Ben Grimm, pour sa part, est aussi une variation sur la thématique
du golem
(c'est, en plus, un personnage de confession juive).
Sur
la couverture de ce cinquième numéro, Richards semble oublier que
Doom s'exprime à distance, sur un écran. Le fait de vouloir
l'atteindre (I've
got to reach him)
ne va pas servir à grand chose. Doom vide la pièce de son oxygène.
Il faudrait que je relise cette histoire, mais disons que j'imagine
très bien ce salaud en train de tourner lentement le bouton, pas
trop vite ; il faut bien jouir sadiquement de chaque seconde.
Comme je le comprends.
Richards
est la tronche de service, c'est lui qui bavasse le plus, même dans
une situation périlleuse. Grimm est plus concis : son I
gotta
est synonyme de I've
got to
(il faut que). On saura par la suite qu'il dispose d'une capacité
pulmonaire supérieure à la moyenne, donc il pourrait retenir son
souffle plus longtemps que ses comparses. Sa force physique lui
permettrait également de défoncer sans problème la paroi blindée
qui les sépare de Sue. Mais bon...
On
a souvent dit, écrit, que les comicbooks
étaient, en gros, de la couille en barre pour adolescents
boutonneux, geeks irrécupérables. C'est peut-être vrai, et si
c'est le cas, tant mieux. Il n'est pas question que je vous ressemble
(cela dit, je n'ai jamais eu de problème de boutons). En revanche,
moins nombreux sont ceux qui ont relevé que dès les années
cinquante (les Fantastic Four sont apparus au début des années
soixante), les équipes créatives avaient tenté de contrer cet
argument (qui n'en était pas vraiment un mais qui pesait d'un poids
certain dans l'Amérique puritaine) en saupoudrant les histoires de
connaissances jugées instructives pour la jeunesse. Il s'agissait de
rassurer les parents. C'est peut-être pour cela que Johnny, The
Human Torch, dit ce qu'il dit : le môme qui lit cette aventure
contre ce salaud de Doom aura du moins appris que l'oxygène est un
facteur de combustion. Les douze cents payés à l'époque n'auront
pas été dépensés en vain. Cela étant, ce n'était pas la peine
de s'envoler pour aller se beugner dans un écran, hein, Johnny
boy...
Et
puis ma préférée, la potiche de service, j'ai nommé The Invisible
Girl, Susan Storm (à l'époque, elle n'a pas encore épousé mister
Richards), curieusement rebaptisée Janet dans la traduction
française. Être une femme libérée, tu sais, c'est pas si facile,
mais alors jouer les invisibles... On s'est longtemps demandé à
quoi elle servait, dans cette série, en dépit de tous les efforts
déployés par les scénaristes (Stan Lee le premier, lui qui est
co-créateur de la série avec feu Jack Kirby) pour la maintenir au
même rang que ses coéquipiers. Ici, sur cette couverture, c'est
l'incarnation de l'impuissance, de l'inutilité. Attention, je ne
parle pas des planches de la série, c'est-à-dire de l'histoire
elle-même, mais bien de la seule couverture. I
must get in to save them !
Ben oui, tu veux entrer pour les sauver, mais tu vas faire comment,
avec les mains liées ? Et puis tu vas faire quoi, au juste ?

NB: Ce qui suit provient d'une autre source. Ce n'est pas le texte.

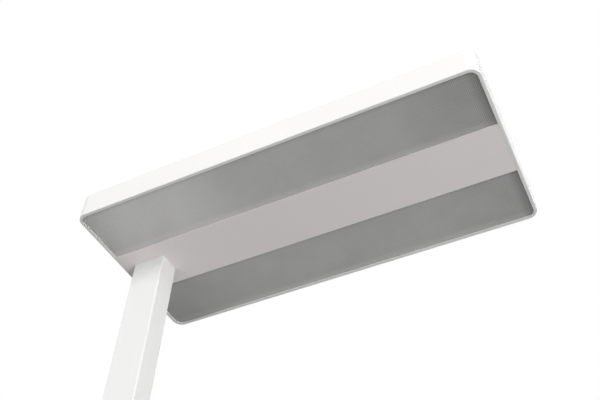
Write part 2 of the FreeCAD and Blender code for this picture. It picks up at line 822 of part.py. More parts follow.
def make_inlet_boot():
    width = shrink(span(0, inlet_width), inlet_side_wall)
    height = shrink(span(inlet_height, inlet_tall), inlet_side_wall)
    return rounded((inlet_back, boot_back), width, height, inlet_radius, "x")


# ---------------------------------------------------------------- foot

foot_screw_places = neck_screw_places


def make_foot_block():
    body = rounded(shrink(hollow_x, close_fit), shrink(hollow_y, close_fit),
                   (pole_bottom, pole_bottom + foot_block_height), hollow_radius)
    threads = [rod(point(x, y, pole_bottom - OVERSHOOT), m6[0] + close_fit,
                   foot_screw_length + 2 * OVERSHOOT) for x, y in foot_screw_places]
    return body.cut(threads)


def make_foot_gasket():
    sheet = rounded(shrink(pole_x, -gasket_edge), shrink(pole_y, -gasket_edge),
                    (base_top, pole_bottom), pole_radius + gasket_edge)
    return sheet.cut([rod(point(x, y, base_top - OVERSHOOT), m6[0] + close_fit,
                          gasket_thickness + 2 * OVERSHOOT) for x, y in foot_screw_places])


def make_base_plate():
    plate = rounded(base_x, base_y, (base_bottom, base_top), base_radius)
    plate = plate.makeFillet(base_edge, level_edges(plate, base_top))
    pockets = [rod(point(x, y, base_bottom - OVERSHOOT), glide_radius + close_fit, OVERSHOOT + glide_pocket)
               for x, y in glide_places]
    sinks = [countersink(point(x, y, base_bottom), m6, base_thickness + OVERSHOOT, UP)
             for x, y in foot_screw_places]
    return plate.cut(pockets + sinks)


def make_base_screws():
    length = base_thickness + gasket_thickness - m6[2] + foot_screw_length
    return group(screw(point(x, y, base_bottom), m6, length, UP, True) for x, y in foot_screw_places)


def make_glides():
    glides = []
    for x, y in glide_places:
        glide = rod(point(x, y, 0), glide_radius, glide_height + glide_pocket)
        glides.append(glide.makeChamfer(glide_height / 4, level_edges(glide, 0)))
    return group(glides)


# ---------------------------------------------------------------- all the pieces

parts = {
    "head_frame": make_head_frame(),
    "centre_channel": make_centre_channel(),
    "direct_leds": group(make_strip_leds() + [mirrored(led) for led in make_strip_leds()]),
    "led_feeds": group(make_led_feed() + [mirrored(piece) for piece in make_led_feed()]),
    "top_cover": make_top_cover(),
    "top_cover_screws": make_top_cover_screws(),
    "uplight_tray": make_uplight_tray(),
    "uplight_board": make_uplight_board(),
    "uplight_leds": make_uplight_leds(),
    "uplight_lens": make_uplight_lens(),
    "uplight_feed": make_uplight_feed(),
    "end_bracket_left": make_end_bracket("left"),
    "end_bracket_right": make_end_bracket("right"),
    "bracket_screws": make_bracket_screws(),
    "reinforcing_plate": make_reinforcing_plate(),
    "neck_screws": make_neck_screws(),
    "neck_adapter": make_neck_adapter(),
    "cable_grommet": make_cable_grommet(),
    "junction_box": make_junction_box(),
    "driver_direct": make_driver(direct_x),
    "driver_indirect": make_driver(indirect_x),
    "driver_screws": make_driver_screws(),
    "driver_leads": make_driver_leads(),
    "pole_tube": make_pole_tube(),
    "pole_grub_screws": make_pole_grub_screws(),
    "mains_lead": make_mains_lead(),
    "control_lead": make_control_lead(),
    "control_bezel": make_control_bezel(),
    "control_board": make_control_board(),
    "board_screws": make_board_screws(),
    "control_socket": make_control_socket(),
    "tact_switches": make_tact_switches(),
    "indicator_light": make_indicator_light(),
    "mains_inlet": make_mains_inlet(),
    "inlet_pins": make_inlet_pins(),
    "inlet_boot": make_inlet_boot(),
    "foot_block": make_foot_block(),
    "foot_gasket": make_foot_gasket(),
    "base_plate": make_base_plate(),
    "base_screws": make_base_screws(),
    "glides": make_glides(),
}

# The pieces that each panel's side has for itself, near and far
near_pieces = {
    "prismatic_panel": make_stack_sheet(panel_y, (rim_top, guide_bottom)),
    "light_guide": make_stack_sheet(guide_y, (guide_bottom, reflector_bottom)),
    "reflector_sheet": make_stack_sheet(sheet_y, (reflector_bottom, back_bottom)),
    "back_plate": make_stack_sheet(sheet_y, (back_bottom, stack_top)),
    "led_rail": make_led_rail(),
    "led_strip": make_led_strip(),
}
for name, piece in near_pieces.items():
    parts[name + "_near"] = piece
    parts[name + "_far"] = mirrored(piece)

# The keys, from the top down
key_marks = {"key_power": "ring", "key_brighter": "plus", "key_dimmer": "minus", "key_auto": "dot"}
for (name, mark), height in zip(key_marks.items(), reversed(key_heights)):
    parts[name] = make_key(mark, height)

os.makedirs("parts", exist_ok=True)
for name, shape in parts.items():
    shape.exportStep(f"parts/{name}.step")
    print(f"{name}: {len(shape.Solids)} solids, {shape.Volume / 1000:.2f} cm3, valid {shape.isValid()}")
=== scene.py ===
# %% [markdown]
# This scene dresses a free-standing office floor lamp: a flat white head with two patterned
# panels, on a rectangular pole and a steel foot. The built pieces come in from the frame at
# their real size, and this script gives each one its finish, adds the fine relief that the
# frame leaves out, and sets the light and the camera.

# %% Load the frame
import math

import bmesh
import bpy
from mathutils import Matrix, Vector


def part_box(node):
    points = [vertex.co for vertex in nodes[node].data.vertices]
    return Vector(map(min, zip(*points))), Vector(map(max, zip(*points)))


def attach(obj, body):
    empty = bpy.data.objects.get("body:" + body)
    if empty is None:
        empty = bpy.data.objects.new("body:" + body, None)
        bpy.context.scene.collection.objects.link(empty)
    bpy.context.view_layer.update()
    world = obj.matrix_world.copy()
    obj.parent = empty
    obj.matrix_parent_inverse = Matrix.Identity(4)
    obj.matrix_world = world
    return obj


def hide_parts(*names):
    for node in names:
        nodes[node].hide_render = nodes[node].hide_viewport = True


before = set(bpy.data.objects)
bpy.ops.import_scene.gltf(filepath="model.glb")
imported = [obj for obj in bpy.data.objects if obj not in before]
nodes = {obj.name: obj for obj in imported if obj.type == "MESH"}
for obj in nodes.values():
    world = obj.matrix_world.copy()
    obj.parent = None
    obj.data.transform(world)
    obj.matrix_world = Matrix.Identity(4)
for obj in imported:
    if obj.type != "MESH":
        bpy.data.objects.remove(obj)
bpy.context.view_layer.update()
print("pieces from the frame:", len(nodes))

# %% [markdown]
# Lengths below are in metres, and most are easier to read in millimetres, so one short name
# turns one into the other. A box's corners give every place that a later cell needs.

# %% Units and boxes
MM = 0.001


class Limits:
    """Lowest and highest corner of a frame piece, and its middle."""

    def __init__(self, node):
        low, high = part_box(node)
        self.low, self.high = Vector(low), Vector(high)
        self.middle = (self.low + self.high) / 2
        self.size = self.high - self.low


head = Limits("head_frame")
print("head in mm:", [round(side / MM, 1) for side in head.size])

# %% [markdown]
# A finish is easier to read as a sum than as a row of boxes and wires. This class wraps the
# output of a shader node, so that 1 - mask or noise * 0.2 adds the Math node by itself.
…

Gourdasse ! Et quel intérêt d'être invisible quand les liens
qui vous enserrent les mains ne le sont pas et vous font donc repérer
malgré tout ? Afin d'accroître la valeur dramatique du
personnage, il sera imaginé par la suite qu'elle peut également
projeter des champs de force invisibles (ça peut s'avérer
intéressant pour contenir des flatulences).
J'ai
une théorie : je pense que Doom a envie de se faire Susan
Storm. Ben Grimm aussi, d'ailleurs. Et puis Submariner (Namor, le
prince des mers). Elle-même, bien qu'amoureuse de Reed (elle
l'épousera tout de même et aura un enfant de lui), n'est pas
insensible au souverain des profondeurs. Mais Doom ? Ah Dieu,
non, quelle horreur. Avec son masque, son armure, ses doigts
métalliques...
Voire.
J'ai
trop lu d'histoires de persécuteurs sadiques de jeunes filles
éplorées soi-disant plutôt prêtes à se suicider que coucher pour
qu'on me fasse croire certaines choses. J'attends donc à présent
vos fan fictions sur le thème du bondage
Victor Von Doom/Susan Storm-Richards.